The movie is incomparably better than his first works Tésis (1996), and "Abre los Ojos" ("Open Your Eyes", 1999), a remake of a well-known Alfred Hitchock thriller "Vertigo" (1958). It made an impact only in Spain.
"The Others" revives the tradition of 1930s and 1940s haunted house movies and books. An isolated, old-fashioned, beautiful Victorian house emerges from the silent, melancholy surroundings bringing to the screen pale characters wandering through rooms and halls - and having startling experiences in the world beyond.
The film also has something that is often forgotten among the special effects of contemporary movie production - human faces. Behind the thick and dusty curtains, overwhelmed by their fear of daylight, human faces and eyes express primal fears and sufferings. Amenábar is a painter, playing more with shadows than light, and preferring silence over noise.
Amenábar uses shadows and silence in this film to express loneliness, misunderstandings and distant war. He captures in it the pain of a mother tormented by her children's illnesses, a father returning with unspeakable trauma, and the fear of living again.
"This is a journey for Grace and her children towards light and discovery. Brightness is knowledge and in this case darkness is metaphor. Her beliefs and the way she teaches them blind her. In the film she begins to open her mind and open to the light," explains Amenábar.

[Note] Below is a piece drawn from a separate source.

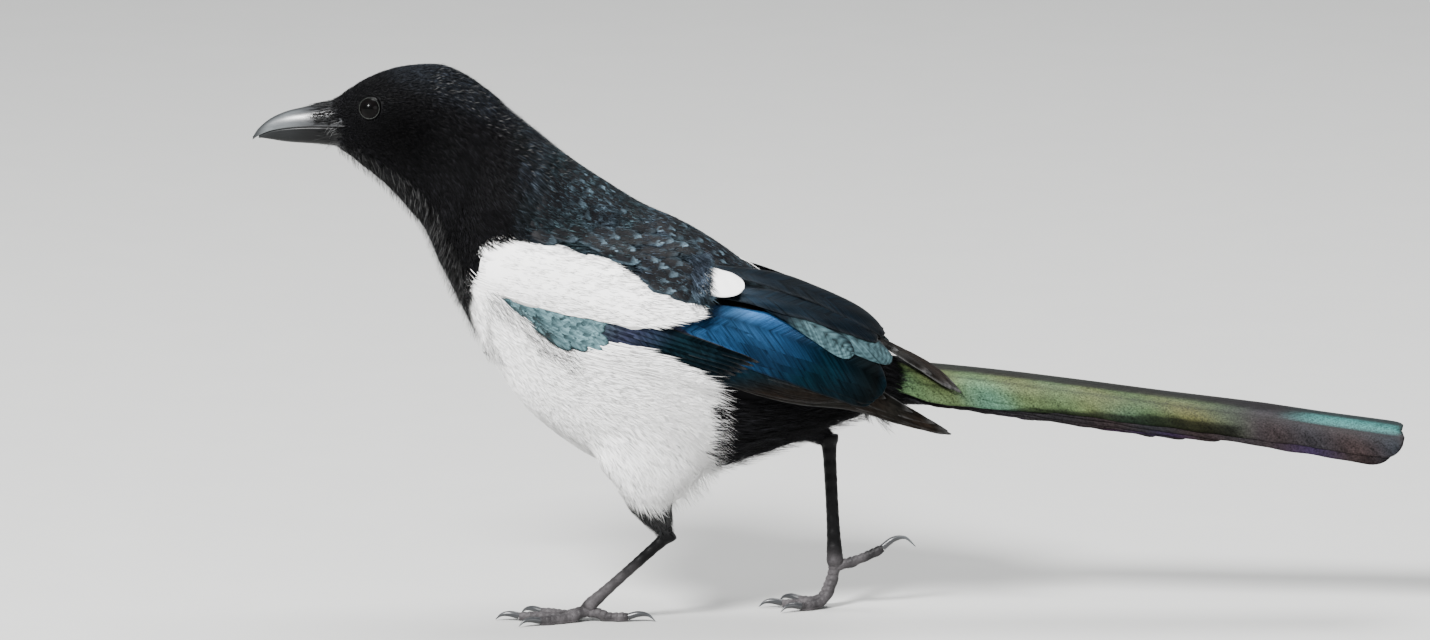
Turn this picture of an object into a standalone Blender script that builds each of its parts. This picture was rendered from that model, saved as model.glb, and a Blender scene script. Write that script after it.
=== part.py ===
"""A Eurasian magpie at life size, walking: near leg planted in front, far leg pushing off behind.

The bird faces -X and its left side faces -Y. +Z is up, the floor is z = 0, and the origin lies on the
floor half way between the tip of the bill and the tip of the tail. Every size is in metres.

The body is one smooth form carried along ribs, and thin cuts part it into head, neck, mantle, belly and
rump. A wing or a tail is a curved guide surface that feathers are laid on, tier over tier, and fused.
"""

import itertools
import math

import bmesh
import bpy
import numpy as np
from mathutils import Vector

MM = 0.001
GAP = 0.3 * MM

# Each rib stands across the body between an upper and a lower point of its side outline, in mm:
# upper x and z, lower x and z, half width, height of the widest place as a share, and squareness.
RIBS_MM = {
    "bill base": (-185.9, 196.8, -185.9, 179.0, 7.8, 0.50, 2.1),
    "forehead": (-179.1, 201.7, -179.8, 175.5, 11.0, 0.50, 2.1),
    "eyes": (-171.6, 206.0, -173.8, 170.6, 14.2, 0.52, 2.1),
    "ears": (-162.9, 209.1, -167.1, 165.3, 16.4, 0.54, 2.1),
    "crown": (-153.6, 210.4, -161.1, 159.2, 17.6, 0.54, 2.1),
    "back of head": (-144.2, 210.0, -155.4, 152.7, 18.0, 0.52, 2.0),
    "nape": (-135.6, 206.2, -150.9, 147.0, 18.4, 0.50, 2.0),
    "throat": (-127.3, 200.3, -147.6, 139.7, 19.4, 0.50, 2.0),
    "neck": (-117.6, 191.9, -143.8, 130.2, 21.4, 0.48, 2.0),
    "collar": (-108.2, 184.3, -138.9, 120.3, 24.2, 0.47, 2.0),
    "shoulders": (-97.3, 175.2, -132.9, 108.1, 27.6, 0.46, 2.0),
    "breast": (-84.9, 166.8, -124.7, 93.7, 30.8, 0.46, 2.0),
    "upper belly": (-70.3, 157.6, -113.1, 78.1, 33.0, 0.46, 2.1),
    "belly": (-55.6, 151.0, -98.1, 66.0, 34.2, 0.46, 2.1),
    "lower belly": (-41.9, 142.8, -82.3, 57.5, 34.0, 0.46, 2.1),
    "thighs": (-27.5, 132.0, -61.7, 54.5, 32.0, 0.47, 2.1),
    "vent": (-12.5, 119.5, -41.1, 57.5, 27.5, 0.48, 2.1),
    "rump": (1.0, 110.5, -20.0, 65.0, 21.5, 0.50, 2.1),
    "tail coverts": (14.5, 102.8, 14.0, 77.6, 14.6, 0.52, 2.0),
}
RIBS = np.array(list(RIBS_MM.values()))
RIBS[:, :5] *= MM
LAST_RIB = len(RIBS) - 1
BODY_SIDES = 28
WALL_REACH = 100 * MM

# Side-view lines, in mm, along which thin cuts part the body.
CUTS_MM = {
    "head from neck": ((-133.0, 225.0), (-158.0, 135.0)),
    "neck from mantle": ((-88.0, 190.0), (-119.0, 138.6)),
    "belly from neck and mantle": (
        (-134.5, 85.0),
        (-133.5, 101.0),
        (-136.5, 118.0),
        (-130.5, 134.0),
        (-119.0, 138.5),
        (-38.0, 112.0),
    ),
    "rump from mantle and belly": ((-20.0, 150.0), (-38.0, 112.2), (-43.0, 30.0)),
}
# A point near the middle of each body node in the side view, in mm, which tells the parted forms apart.
BODY_PLACES_MM = {
    "head": (-170, 190),
    "neck": (-130, 165),
    "mantle": (-70, 145),
    "belly": (-85, 95),
    "rump": (-10, 90),
}

EYE_CENTRE = Vector((-172.0, 10.4, 195.6)) * MM
EYE_RADIUS = 4.8 * MM
EYE_FACING = (-0.28, 1.0, 0.12)
LID_RADIUS = 4.1 * MM
LID_THICKNESS = 0.75 * MM
LID_OUT = 2.55 * MM

# The gape runs back from the corner of the bill, in mm: where it starts, its way in the side view, and
# how far along that way and how far out from the start it lies.
GAPE_START_MM = (-187.0, 10.6, 187.0)
GAPE_WAY = (9.5, 0.0, -2.4)
GAPE_COURSE_MM = ((0, -2.4), (5, -0.2), (10, 1.9))
GAPE_RADII = (2.1 * MM, 2.1 * MM, 0.8 * MM)
GAPE_FLATNESS = 0.22

# The bill from its tip to its base, in mm: x, ridge of the upper half, mouth line, keel of the lower
# half, half width.
BILL_MM = (
    (-215.8, 182.2, 181.2, 180.9, 0.35),
    (-213.4, 185.6, 182.9, 182.1, 1.3),
    (-209.0, 189.2, 184.9, 181.6, 2.7),
    (-203.0, 191.9, 186.2, 180.7, 4.2),
    (-196.0, 193.6, 186.9, 180.2, 5.5),
    (-190.5, 194.9, 187.1, 179.9, 6.5),
    (-186.2, 195.9, 187.1, 179.5, 7.2),
)
LOWER_BILL_TIP_X = -213.5 * MM
LOWER_BILL_INSET = 0.94
LEAST_KEEL_DEPTH = 0.4 * MM
BILL_ARCH_SIDES = 9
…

The movie hides more than it shows, characters are covered with shadows, and only their grimaces bear the real meaning, requiring superb acting. Nicole Kidman is excellent in the role of a deranged and confused mother obsessed by fear. Fionnula Flanagan, one of "James Joyce's Women" (1985, directed by Michael Pearce) is the mysterious but generous servant Mrs Mills who will help her to reach the final truth.
"Sometimes the worlds of the living and the dead just get mixed up," says Flanagan in the movie. Behind the thick curtains Amenábar tells us how.